[Dataset entries]
___

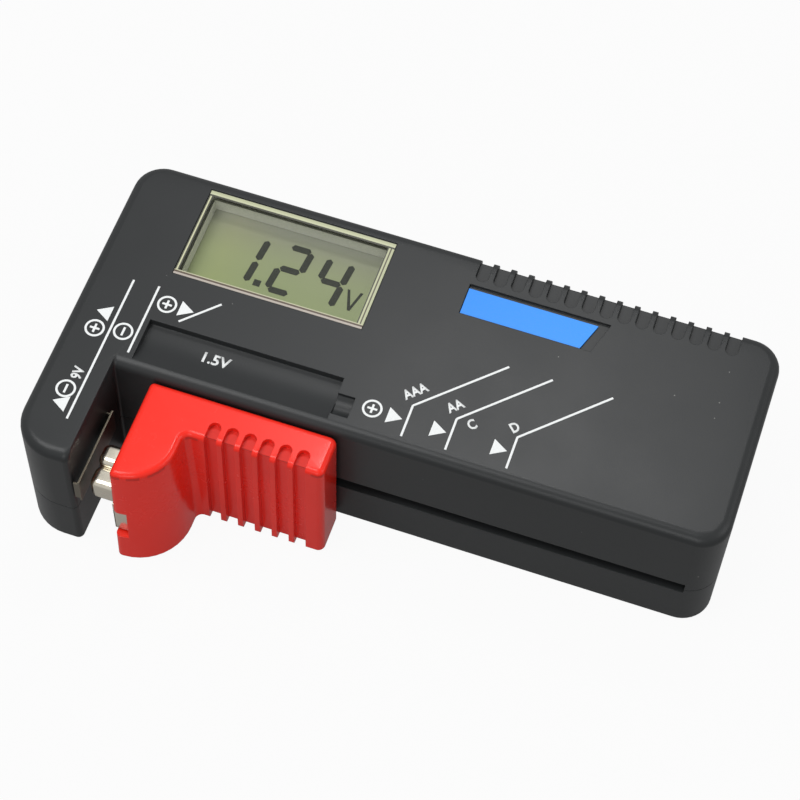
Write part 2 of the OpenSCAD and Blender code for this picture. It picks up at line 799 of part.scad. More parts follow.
module load_resistor() {
    x = parts_x + 36;
    y = parts_y + 6.4;
    color("#e9e4d4") block([x, y, part_z + 0.3], [x + 4.4, y + 9, part_z + 4.2]);
    color(nickel) for (s = [0, 1])
        translate([x + 2.2, y + (s == 0 ? 1.5 : 7.5), part_z]) cylinder(r = 0.4, h = 0.3 + eps);
}

// ---------------------------------------------------------------- contacts and wires of the case

module jaw_contact() {
    color(nickel) {
        block([leaf_x1 - strip_t, leaf_y0, leaf_z0], [leaf_x1, leaf_y1, leaf_top]);
        block([jaw_x + slip, leaf_y0, leaf_z0 + 0.6], [leaf_x1 - eps, leaf_y0 + strip_t, leaf_top - 0.6]);
        block([tail_x0, leaf_y1 - strip_t, tail_z0], [leaf_x1 - eps, leaf_y1, tail_z1]);
    }
}

// Square plate behind a snap hole, with a solder tab that points inwards
module snap_contact(y, r) {
    h = r + 0.15;
    block([snap_plate_x, y - h, snap_z - h], [snap_plate_x + snap_plate_t, y + h, snap_z + h]);
    block([snap_plate_x + snap_plate_t - eps, y - 1, snap_z + h - 0.4], [snap_plate_x + 2.2, y + 1, snap_z + h]);
}

module nine_volt_plus_contact() {
    color(nickel) snap_contact(snap_plus_y, snap_plus_r);
}

module nine_volt_minus_contact() {
    color(nickel) snap_contact(snap_minus_y, snap_minus_r);
}

module contact_rail() {
    color(nickel) {
        block([slot_x0, rail_y0, rail_z0], [slot_x1, rail_y0 + rail_t, rail_z1]);
        block([slot_x1 - 5, rail_y0, rail_z1 - eps], [slot_x1 - 2, guide_y1 + 2, rail_z1 + rail_t]);
    }
}

module spring_pin() {
    color(steel) translate([pin_x, spring_y, plate + 1 + seat])
        cylinder(r = peg_r, h = spring_z + 1.6 - plate - 1);
}

// Hook round the fixed pin, coil, and hook round the peg of the carriage
module return_spring() {
    hook_a = [for (i = [0:12]) 30 - 25 * i];
    hook_b = [for (i = [0:12]) 90 - 25 * i];
    coil_x0 = pin_x + coil_r + 2;
    coil_x1 = peg_x - coil_r - 2;
    per_turn = 8;
    total = coil_count * per_turn;
    coil = [for (i = [0:total]) [coil_x0 + (coil_x1 - coil_x0) * i / total, 360 * i / per_turn]];
    path = concat(
        [for (a = hook_a) [pin_x + coil_r * cos(a), spring_y + coil_r * sin(a), spring_z]],
        [for (c = coil) [c[0], spring_y + coil_r * cos(c[1]), spring_z + coil_r * sin(c[1])]],
        [for (a = hook_b) [peg_x + coil_r * cos(a), spring_y + coil_r * sin(a), spring_z]]
    );
    ups = concat(
        [for (a = hook_a) [cos(a), sin(a), 0]],
        [for (c = coil) [0, cos(c[1]), sin(c[1])]],
        [for (a = hook_b) [cos(a), sin(a), 0]]
    );
    color(steel) tube(path, ups, wire_r, 6);
}

// ---------------------------------------------------------------- slider

module slider_body() {
    foot_in = round_in(0.6);
    foot_up = round_up(0.6);
    top_in = round_in(slider_edge_r);
    top_up = round_up(slider_edge_r);
    heights = concat(
        [for (i = [edge_steps:-1:0]) slider_foot + 0.6 - foot_up[i]],
        [for (h = top_up) slider_z1 - slider_edge_r + h]
    );
    plans = concat(
        [for (i = [edge_steps:-1:0]) slider_plan(foot_in[i], 0)],
        [for (d = top_in) slider_plan(d, 1)]
    );
    loft(heights, plans);
}

module slider_grooves() {
    for (i = [0:groove_count - 1]) {
        x = groove_x0 + i * groove_pitch;
        end_y = grip_top + groove_run - groove_w / 2;
        z = slider_z1 - groove_depth;
        block([x - groove_w / 2, grip_y - 1, slider_foot - 1],
            [x + groove_w / 2, grip_top + groove_depth, slider_z1 + 1]);
        block([x - groove_w / 2, grip_y - 1, z], [x + groove_w / 2, end_y, slider_z1 + 1]);
        translate([x, end_y, z]) cylinder(d = groove_w, h = groove_depth + 1);
    }
}

module slider_shell() {
    back_plate_y = slider_y1 - slider_wall;
    color(slider_red) difference() {
        union() {
            difference() {
                slider_body();
                translate([0, 0, slider_foot + slider_wall])
                    linear_extrude(slider_h - 2 * slider_wall) union() {
                        polygon(slider_plan(slider_wall, 1));
                        translate([slider_x0 + slider_wall, back_plate_y - 1])
                            square([slider_l - 2 * slider_wall, slider_wall + 2]);
                    }
            }
            for (x = slider_screw_x)
                rod_y([x, grip_top + slider_wall - eps, slider_screw_z], 2.1,
                    back_plate_y - seat - grip_top - slider_wall + eps);
        }
        slider_grooves();
        block([slider_x0 - 1, nose_y - 1, strap_z0 - 0.5],
            [slider_x0 + notch_x, nose_top + notch_y, strap_z1 + 0.5]);
        for (x = slider_screw_x)
            rod_y([x, grip_top + slider_wall, slider_screw_z], small_screw_r + pilot_gap, grip_reach);
    }
}

module slider_back() {
    g = slider_wall + slip;
    y0 = slider_y1 - slider_wall;
    color(slider_red) difference() {
        union() {
            block([slider_x0 + g, y0, slider_foot + g], [slider_x1 - g, slider_y1, slider_z1 - g]);
            block([tongue_x0, slider_y1 - eps, tongue_z0], [tongue_x1, tongue_y1, tongue_z1]);
        }
        block([link_x - link_w / 2 - slip, y0 - 1, tongue_z1 - strip_t - slip],
            [link_x + link_w / 2 + slip, tongue_y1 + 1, tongue_z1 + eps]);
        for (x = slider_screw_x) {
            rod_y([x, y0 - 1, slider_screw_z], small_screw_r + 0.15, slider_wall + 2);
            rod_y([x, slider_y1 - 1, slider_screw_z], 1.7, 2);
        }
        for (x = carriage_screw_x) translate([x, carriage_screw_y, tongue_z0 - 1])
            cylinder(r = small_screw_r + 0.15, h = slot_h + 2);
    }
}

module slider_screws() {
    color(steel) for (x = slider_screw_x)
        translate([x, slider_y1 - 1 + seat, slider_screw_z]) rotate([90, 0, 0])
            screw(small_screw_r, grip_reach - grip_draft - slider_gap - slider_wall - 1.6, 1.5, 0.8);
}

// Solid of one bulge, with its outer edges rounded by r and its sides rounded more in plan
module bulge(y0, y1, z0, z1, tip_x, end_x, r) {
    side_r = (y1 - y0) / 2 - 0.1;
    intersection() {
        translate([0, y1, 0]) rotate([90, 0, 0]) linear_extrude(y1 - y0) polygon(concat(
            arc(tip_x + r, z0 + r, r, r, 270, 180), arc(tip_x + r, z1 - r, r, r, 180, 90), [[end_x, z1], [end_x, z0]]
        ));
        translate([0, 0, z0]) linear_extrude(z1 - z0) polygon(concat(
            arc(tip_x + side_r, y0 + side_r, side_r, side_r, 270, 180),
            arc(tip_x + side_r, y1 - side_r, side_r, side_r, 180, 90), [[end_x, y1], [end_x, y0]]
        ));
    }
}

module pressed_bulge(y, z, tip_x) {
    t = strip_t;
    y1 = y + cup_l;
    z1 = z + cup_h;
    difference() {
        bulge(y, y1, z, z1, tip_x, strap_x1, 1.4);
        bulge(y + t, y1 - t, z + t, z1 - t, tip_x + t, strap_x1 + 1, 1.4 - t);
    }
}

// Two bulges pressed from strip, with a strap that runs through the notch into the slider
module slider_contact() {
    t = strip_t;
    leg_y = nose_top + 0.3;
    cup_z0 = cup_z - cup_h / 2;
    color(nickel) {
        pressed_bulge(cup_y, cup_z0, cup_tip_x);
        pressed_bulge(cup_y + cup_l - t, cup_z0 + 1.2, cup_tip_x + 0.7);
        block([strap_x0, leg_y, strap_z0], [strap_x1, cup_y + 1.5, strap_z1]);
        block([strap_x0, leg_y, strap_z0], [inner_leg_x + t, leg_y + t, strap_z1 - 0.4]);
        block([inner_leg_x, leg_y, strap_z0 + 0.6], [inner_leg_x + t, nose_top + 7, strap_z1 - 1]);
    }
}

module slide_carriage() {
    color("#d9d7cf") difference() {
        union() {
            block([tongue_x0, carriage_y0, carriage_z0], [tongue_x1, carriage_y1, carriage_z1]);
            block([tongue_x1 - 4, carriage_y1 - 1, carriage_z1 - shelf_t],
                [tongue_x1, spring_y + 1.8, carriage_z1]);
            translate([peg_x, spring_y, peg_bottom]) cylinder(r = peg_r, h = carriage_z1 - peg_bottom - 0.5);
        }
        block([tongue_x0 - 1, carriage_y0 - 1, tongue_z0 - seat], [tongue_x1 + 1, tongue_y1 + seat, tongue_z1 + seat]);
        block([link_x - link_w / 2 - slip, tongue_y1 - 1, carriage_z0 + 0.5],
            [link_x + link_w / 2 + slip, carriage_y1 + 1, tongue_z1 + seat]);
        for (x = carriage_screw_x) translate([x, carriage_screw_y, carriage_z0 - 1]) {
            cylinder(r = small_screw_r + pilot_gap, h = carriage_h + 2);
            translate([0, 0, slot_mid - carriage_z0 + 1]) cylinder(r = small_screw_r + 0.15, h = carriage_h);
        }
    }
}

module carriage_screws() {
    color(steel) for (x = carriage_screw_x)
        translate([x, carriage_screw_y, carriage_z1 + seat]) rotate([180, 0, 0])
            screw(small_screw_r, carriage_h - 1.2, 1.6, 0.9);
}

// Flat strip along the tongue, bent down behind the carriage to wipe on the rail
module wiper() {
    x0 = link_x - link_w / 2;
    x1 = link_x + link_w / 2;
    z1 = tongue_z1;
    leg_y = carriage_y1 + seat;
    color("#c98d4a") {
        block([x0, slider_y1 - slider_wall - 2.4, z1 - strip_t], [x1, leg_y + strip_t, z1]);
        block([x0, leg_y, rail_z0 + 0.2], [x1, leg_y + strip_t, z1 - eps]);
    }
}

module slider_lead() {
    a = [inner_leg_x + strip_t + 0.6, nose_top + 5.6, strap_z0 + 2];
    b = [link_x, slider_y1 - slider_wall - 1.6, tongue_z1 + 0.6];
    color("#d8b02a") wire([a, a + [0, 6, 0.5], b - [9, -0.2, 0], b]);
}

module jaw_wire() {
    a = [tail_x0 + 0.6, leaf_y1 + 0.6, tail_z0 + 0.7];
    b = [board_x0 + 4.6, board_y0 + 0.2, board_z0 - 0.62];
    color("#c9a227") wire([a, a + [-0.4, 8, -3.5], b - [4, 8, 3.5], b], 12);
}

module plus_wire() {
    a = [snap_plate_x + 2.9, snap_plus_y + 0.2, snap_z + snap_plus_r - 0.85];
    b = [board_x0 + 0.6, board_y0 + 7.3, board_z1 + 0.65];
    color("#b3221c") wire([a, a + [1, 6, 1.5], b - [4, 1.5, -0.8], b]);
}

module minus_wire() {
    a = [snap_plate_x + 2.9, snap_minus_y + 0.6, snap_z + snap_minus_r - 0.85];
    b = [board_x0 + 1.2, board_y0 + 8, board_z0 - 0.62];
    color("#1b1b1b") wire([a, a + [2.4, 5, -4], b - [4, 6, 1], b], 12);
}

module rail_wire() {
    a = [slot_x1 - 3.5, guide_y1 + 1.2, rail_z1 - 0.62];
    b = [board_x1 - 6, board_y0 + 3.6, board_z0 - 0.62];
    color("#3a7bc8") wire([a, a + [0, 6, -2.5], b - [-1.5, -1.5, 9], b], 12);
}

top_case();
bottom_case();
case_screws();
lcd_window();
lcd_cell();
lcd_digits();
lcd_reflector();
lcd_frame();
zebra_strips();
circuit_board();
board_screws();
display_chip();
amplifier_chip();
resistors();
capacitors();
calibration_trimmer();
load_resistor();
label_plate();
printed_marks();
jaw_contact();
nine_volt_plus_contact();
nine_volt_minus_contact();
contact_rail();
spring_pin();
return_spring();
slider_shell();
slider_back();
slider_screws();
slider_contact();
slide_carriage();
carriage_screws();
wiper();
slider_lead();
jaw_wire();
plus_wire();
minus_wire();
rail_wire();
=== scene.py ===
import math

import bmesh
import bpy
from mathutils import Matrix, Vector
from mathutils.bvhtree import BVHTree


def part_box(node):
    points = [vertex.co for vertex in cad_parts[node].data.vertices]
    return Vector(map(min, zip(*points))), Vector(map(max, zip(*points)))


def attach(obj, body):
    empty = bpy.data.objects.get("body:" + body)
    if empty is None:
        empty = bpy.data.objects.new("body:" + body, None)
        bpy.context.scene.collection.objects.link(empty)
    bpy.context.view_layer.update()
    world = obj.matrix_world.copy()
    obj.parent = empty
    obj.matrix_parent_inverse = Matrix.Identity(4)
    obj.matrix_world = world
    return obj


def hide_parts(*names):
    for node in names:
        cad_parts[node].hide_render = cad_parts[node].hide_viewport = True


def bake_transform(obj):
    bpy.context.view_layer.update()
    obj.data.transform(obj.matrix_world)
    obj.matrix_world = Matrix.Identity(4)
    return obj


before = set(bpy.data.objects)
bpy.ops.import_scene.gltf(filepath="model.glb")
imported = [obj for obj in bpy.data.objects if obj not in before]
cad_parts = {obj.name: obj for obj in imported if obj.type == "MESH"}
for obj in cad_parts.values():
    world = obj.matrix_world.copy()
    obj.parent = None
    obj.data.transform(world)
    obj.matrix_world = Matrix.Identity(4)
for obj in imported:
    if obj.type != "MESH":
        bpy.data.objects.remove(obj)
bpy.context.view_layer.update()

scene = bpy.context.scene
scene.view_settings.view_transform = "Standard"
mm = 0.001

# ---------------------------------------------------------------- camera
# A long lens from the front right and well above, turned a little on its axis. It is aimed
# at a point measured from the case's back wall.
azimuth = math.radians(16.485)
elevation = math.radians(58.838)
roll = math.radians(2.71)
distance = 0.380319
back_wall_to_aim = 0.021896
case_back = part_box("top_case")[1].y
aim = Vector((-0.002441, case_back - back_wall_to_aim, 0.012))
towards = Vector((math.sin(azimuth) * math.cos(elevation), -math.cos(azimuth) * math.cos(elevation),
                  math.sin(elevation)))
level = Vector((math.cos(azimuth), math.sin(azimuth), 0))
upright = towards.cross(level)
across = level * math.cos(roll) + upright * math.sin(roll)
up = upright * math.cos(roll) - level * math.sin(roll)
lens = bpy.data.cameras.new("camera")
lens.sensor_width = 36
lens.lens = lens.sensor_width * 2323.9 / 800
lens.clip_start = 0.01
camera = bpy.data.objects.new("camera", lens)
turn = Matrix((across, up, towards)).transposed().to_4x4()
camera.matrix_world = Matrix.Translation(aim + towards * distance) @ turn
scene.collection.objects.link(camera)
scene.camera = camera


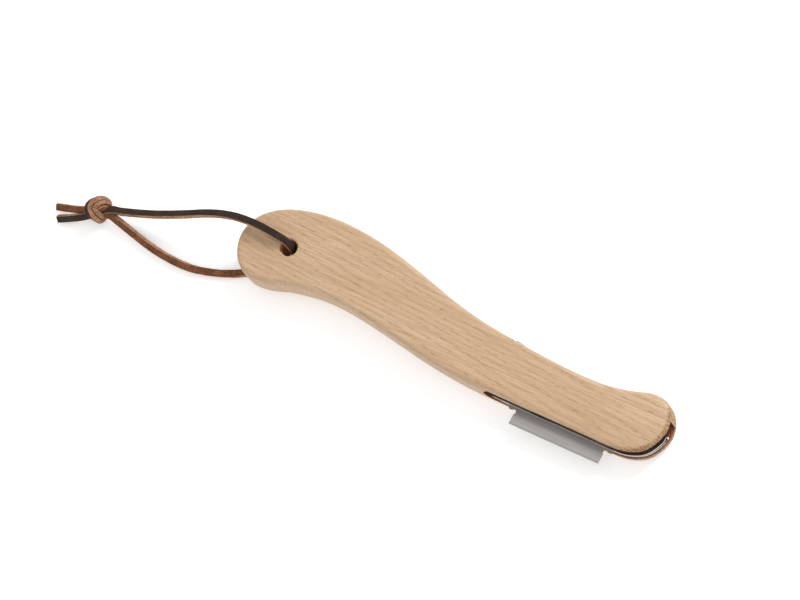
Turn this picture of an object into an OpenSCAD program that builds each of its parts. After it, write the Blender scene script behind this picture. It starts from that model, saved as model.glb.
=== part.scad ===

___

**Task instructions**
Whenever "points" turns up in a line, pick that line out.

**Worked solution**
// Square plate behind a snap hole, with a solder tab that points inwards
    points = [vertex.co for vertex in cad_parts[node].data.vertices]
    return Vector(map(min, zip(*points))), Vector(map(max, zip(*points)))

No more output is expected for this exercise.